Being able to do this now after so many years, and especially since—and I don't think we would be doing it if, when we started 10, 12 years ago or whenever it was, maybe even 15, when we started doing this again, had we shown up and played for nobody, then maybe I wouldn't feel the same way, but there wasn't—it wasn't like screaming crowds, but we were just stunned by how happy people were to see us and the fact that—okay, so we're playing in Newcastle and this kid comes up to me. And he's probably in his twenties. And he started crying and he said, "I just wanted to tell you that I'd listened to your music with my father. And he died recently, but we would get together and that's one of the things that we did together. He turned me onto your music and I came to see you and I really like what you guys are doing now." And he bought a new record and stuff. And of course I lost it. I mean, damn, when you hear stuff like that, it's just—how can you not want to do it? It's that's beautiful. It's really humbling and flattering and rewarding. And that is an external thing, but it sure helps. It helps get you through whatever nonsense that is associated with it.

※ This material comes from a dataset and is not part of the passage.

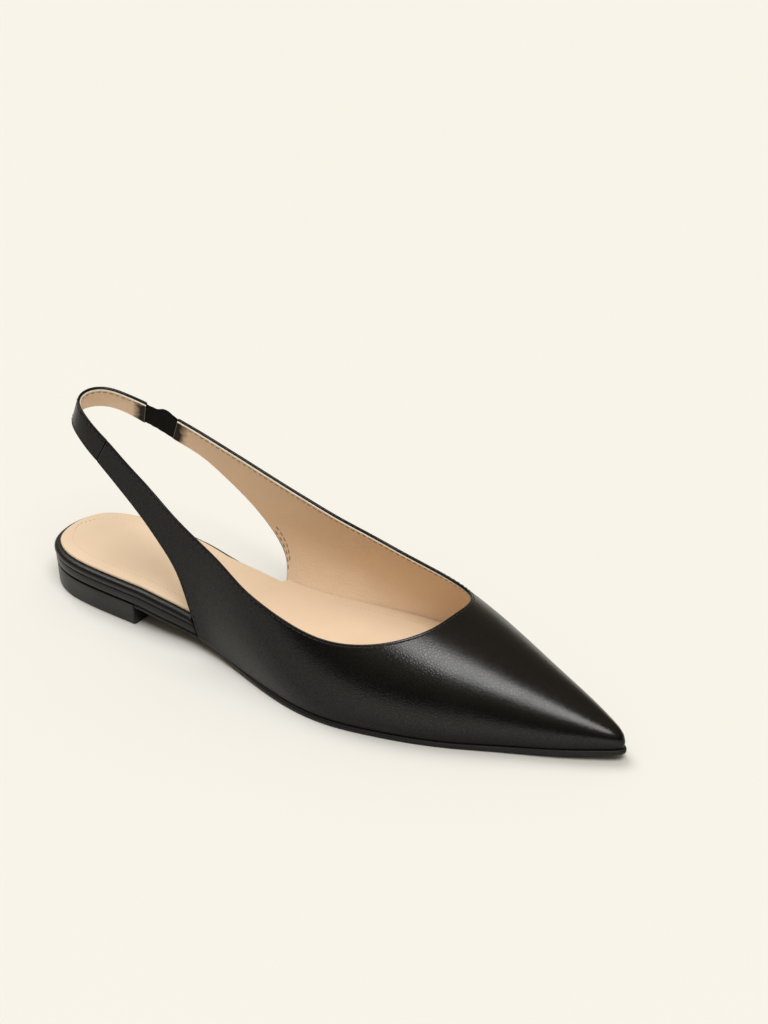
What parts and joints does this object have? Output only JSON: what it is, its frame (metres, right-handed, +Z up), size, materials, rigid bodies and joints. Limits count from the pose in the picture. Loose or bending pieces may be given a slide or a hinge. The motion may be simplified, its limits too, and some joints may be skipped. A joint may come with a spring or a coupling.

And so, I mean, that's—we feel really—I don't really like this word, but I'll use it. We feel blessed. I'm not a religious person, but we feel lucky that we have been able to do things that people really appreciated and that we can continue to do it. And yeah, I mean, there's not a million of them and some of them going by the wayside as is true of everything. But we're digging it. We're happy. We look forward to doing our next record. We're working on it now. Just was right on in the studio last night getting some of the most recent mixes from Jim. He lives in Nashville now, so we're doing that remotely and figuring out what to do next. We enjoy the puzzle, figuring out what palette to pull out, what's the next color or—and that kind of thing. So it's still rewarding. We look forward to it and we hope that other people enjoy it.

Matt Piucci
Songwriter/musician/Rain Parade
Matt Piucci is a founding member and principle guitarist/songwriter of Rain Parade, an internationally acclaimed neo-psychedelic band formed in 1981 in Los Angeles by Matt Piucci and brothers David and Steven Roback. They are widely recognized as among the most important and influential practitioners of the craft, and have been cited by such bands as My Bloody Valentine, the Stone Roses, Charlatans UK, Teenage Fanclub and Ride as one of their main inspirations.
Their Debut LP, 1983's Emergency Third Rail Power Trip has been recognized by critics as one of the best psychedelic LPs of any era. They are current on Label 51 Recordings and continue to release new material that still garners high critical praise.